From late 19th century Impressionism, we moved on to modern artist Keith Haring and his vibrant use of colors and symbols that he completed in the 1980s. We discussed symbols and what certain symbols meant to Keith Haring. Grades 5-8’s first art-making project was to create their own symbolic piece of artwork with a brief explanation of its meaning. A wide-arrange of styles and symbolic artwork emerged from this project.

Tidbits from the Heartland Gallery:

Some Haring-Inspired Symbols

Elephants of Responsibility

Those Silly Suessels!!!

A page from a fourth grade class's book of Silly Seussels:

And now, pieces of my Heartland art room that I left behind. A lot of stuff came with me, because it was my own stuff. However, a lot of stuff I made for the room and student artwork remained. After all, it is their art room.

Closest thing you'll find to an aquarium here in the desert:

And even though I am liking my new post at the high school, I struggle with the memories I had at Heartland and the kiddos and friends I left behind.
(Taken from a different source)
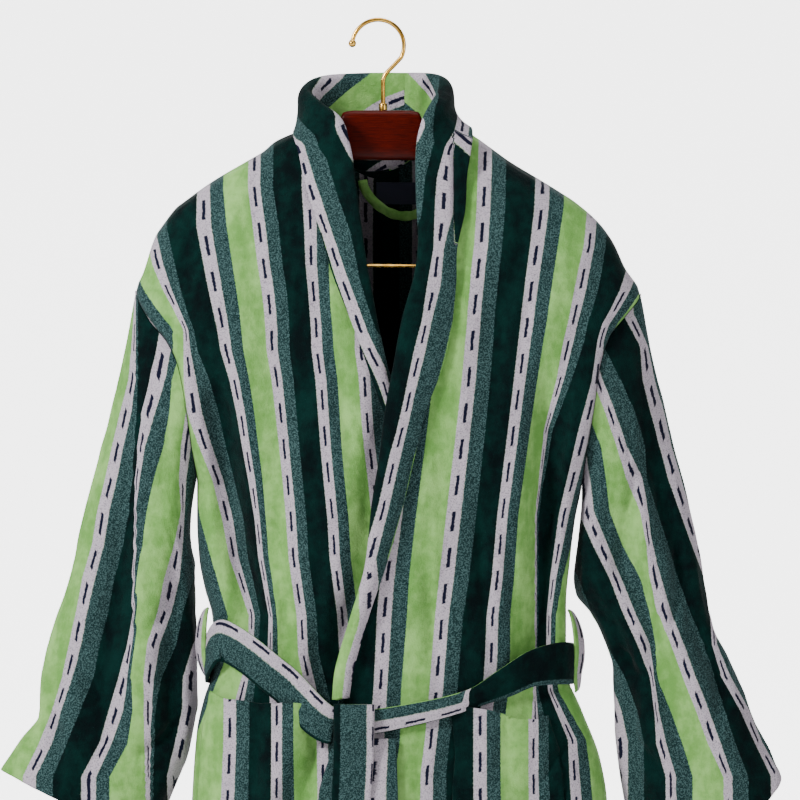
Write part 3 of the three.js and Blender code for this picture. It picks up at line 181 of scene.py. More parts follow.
# Where the bands of the cloth lie across each piece: places on the cloth, and their x at each height
STRIPE_COLUMNS = {
    "front_right": (-62, -31, 0, 62, 124, 186, 217, 279),
    "front_left": (0, 62, 124, 186, 217, 248, 310),
    "sleeve_right": (62, 93, 108, 124, 155, 170, 186, 217, 232, 248, 279),
    "sleeve_left": (0, 31, 46, 62, 93, 108, 124, 155, 170, 186),
    "collar_right": (93, 108, 124, 155, 170),
    "collar_left": (93, 108, 124, 155, 170, 186, 217),
}
STRIPES = {
    "front_right": [
        (-168, -262, -240, -210, -157, -107, -49, -22, 30),
        (-206, -258, -238, -214, -153, -101, -50, -24, 26),
        (-245, -248, -228, -205, -147, -97, -51, -26, 20), (-270, -236, -217, -199, -143, -93, -50, -26, 21),
        (-290, -222, -206, -193, -140, -91, -49, -26, 22), (-310, -206, -196, -186, -138, -90, -47, -25, 23),
        (-330, -206, -196, -182, -136, -90, -46, -25, 24), (-360, -210, -196, -170, -130, -86, -42, -21, 26),
        (-393, -206, -193, -161, -125, -83, -40, -19, 28), (-426, -196, -181, -154, -121, -80, -38, -16, 30),
        (-459, -188, -168, -146, -117, -77, -35, -12, 34), (-499, -180, -158, -136, -114, -73, -31, -8, 40),
        (-537, -169, -151, -132, -111, -71, -29, -6, 42), (-595, -152, -131, -119, -103, -63, -22, 0, 50),
        (-633, -152, -131, -122, -102, -61, -20, 2, 52), (-720, -186, -156, -130, -86, -40, 4, 24, 70),
        (-900, -194, -164, -134, -84, -36, 10, 32, 80), (-1330, -206, -172, -138, -84, -32, 20, 44, 96),
    ],
    "front_left": [
        (-96, -4, 72, 128, 190, 212, 236, 280), (-187, -2, 68, 125, 184, 208, 230, 276),
        (-225, -4, 66, 122, 178, 204, 226, 280), (-250, -6, 63, 119, 174, 198, 222, 272),
        (-270, -7, 62, 117, 171, 194, 218, 262), (-290, -8, 60, 115, 168, 190, 212, 248),
        (-305, -9, 59, 114, 166, 187, 207, 236),
        (-321, -10, 57, 113, 163, 183, 204, 230), (-360, -12, 53, 110, 157, 176, 191, 232),
        (-410, -14, 47, 105, 150, 164, 172, 224), (-495, -18, 36, 96, 138, 156, 158, 200),
        (-557, -28, 29, 89, 134, 156, 158, 183), (-595, -33, 27, 83, 130, 156, 158, 176),
        (-633, -33, 24, 80, 130, 156, 158, 175), (-671, -34, 21, 77, 128, 154, 158, 178),
        (-720, -42, 20, 69, 122, 150, 170, 206), (-752, -44, 15, 66, 120, 148, 168, 210),
        (-900, -50, 10, 66, 122, 150, 176, 222), (-1330, -58, 6, 68, 130, 160, 188, 240),
    ],
    "collar_right": [
        (-90, -104, -90, -80, -50, -36), (-105, -98, -84, -76, -47, -33), (-140, -84, -71, -53, -30, -15),
        (-160, -78, -65, -47, -22, -8), (-180, -72, -58, -41, -10, 4), (-214, -57, -47, -29, 2, 16),
        (-260, -42, -31, -20, 11, 26), (-311, -24, -12, -5, 26, 41), (-349, -7, 4, 20, 51, 66),
        (-369, 1, 9, 25, 56, 71), (-502, 50, 60, 75, 106, 120),
    ],
    "collar_left": [
        (-90, 38, 52, 56, 75, 92, 108, 140), (-105, 38, 47, 54, 74, 90, 106, 137),
        (-125, 24, 38, 54, 65, 72, 100, 130), (-160, 22, 36, 45, 56, 73, 96, 125),
        (-195, 12, 27, 42, 54, 71, 87, 118), (-230, 4, 19, 35, 53, 63, 78, 109),
        (-265, -6, 9, 25, 47, 60, 75, 106), (-300, -14, 0, 12, 42, 51, 72, 103),
        (-335, -24, -10, 3, 33, 44, 64, 95), (-370, -30, -16, -5, 26, 35, 54, 85),
        (-410, -40, -26, -14, 17, 26, 42, 73), (-435, -46, -32, -21, 10, 20, 33, 64),
        (-480, -56, -42, -31, 0, 10, 23, 54), (-537, -70, -56, -45, -14, -4, 6, 37),
        (-560, -80, -65, -49, -18, -3, 12, 43), (-600, -84, -69, -53, -21, -6, 10, 41),
        (-643, -97, -82, -66, -34, -19, -3, 28), (-683, -102, -87, -71, -39, -24, -8, 23),
    ],
}

# Sleeves: the height, how many band edges are out of sight, and the next edges as read off, in steps from
# each side's own x, of which 3.016 make a millimetre
READING = {"steps": 3.016, "right": -380.0, "left": 180.0}
SLEEVE_BANDS = {
    "right": [
        (-293, 0, 340, 400, 407, 413, 490, 515, 545, 600, 630, 660),
        (-326, 0, 330, 396, 410, 413, 475, 520, 550, 610, 640, 670),
        (-360, 0, 310, 385, 409, 413, 450, 500, 520, 575, 600, 630),
        (-393, 0, 290, 360, 395, 412, 425, 468, 512, 560, 590, 620),
        (-426, 0, 265, 335, 370, 408, 413, 438, 495, 545, 575, 600),
        (-459, 0, 240, 315, 350, 402, 405, 418, 465, 540, 560, 590),
        (-492, 0, 215, 290, 325, 390, 403, 406, 440, 545, 555, 590),
        (-525, 0, 195, 275, 310, 370, 404, 408, 427, 525, 550, 600),
        (-558, 0, 170, 245, 285, 345, 402, 404, 407, 495, 540, 582),
        (-592, 0, 140, 225, 260, 325, 401, 403, 406, 475, 515, 550),
        (-625, 0, 110, 205, 240, 300, 383, 402, 404, 440, 480, 530, 580),
        (-658, 0, 90, 185, 215, 280, 355, 388, 391, 430, 465, 485, 550),
        (-691, 0, 70, 155, 180, 240, 325, 370, 400, 432, 458, 463, 545),
        (-724, 0, 30, 115, 155, 200, 300, 335, 385, 435, 455, 460, 525),
        (-757, 0, -20, 65, 105, 160, 245, 290, 330, 440, 452, 458, 500),
    ],
    "left": [
        (-293, 4, 40, 60, 90, 190, 222, 262), (-326, 3, 40, 85, 100, 130, 243, 268, 284),
        (-360, 3, 60, 98, 126, 185, 250, 290, 310), (-393, 3, 85, 135, 165, 228, 275, 320, 336),
        (-426, 3, 125, 168, 200, 258, 303, 340, 360), (-459, 3, 138, 200, 252, 262, 330, 372, 395),
        (-492, 3, 150, 245, 265, 295, 365, 400, 420), (-525, 2, 145, 190, 262, 278, 330, 400, 430, 460),
        (-558, 1, 152, 185, 245, 268, 305, 360, 440, 470, 500),
        (-592, 1, 190, 225, 275, 292, 335, 395, 458, 480, 510),
        (-625, 1, 235, 275, 290, 335, 375, 440, 460, 476, 515),
        (-658, 0, 200, 275, 286, 292, 370, 410, 470, 490, 520, 560),
        (-691, 0, 235, 288, 296, 335, 410, 450, 500, 545, 575, 592),
        (-724, 0, 255, 290, 320, 370, 445, 485, 530, 590, 615, 640),
        (-757, 0, 255, 320, 350, 400, 495, 520, 570, 640, 672, 700),
    ],
}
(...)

It's very bittersweet but the Man Upstairs clearly knows what he's doing. I would have been too stubborn to make this move on my own. But already, it is so much better for me. Still, this whole process is lot like the song "Sabotage" by the Beastie Boys. Just listen to it and look at the Scream image on the top of this entry and that's what this lovely process has been like, even if in the end it appears to be the right move. (Sabotage is #67 if you want the whole surround sound effects of this posting.)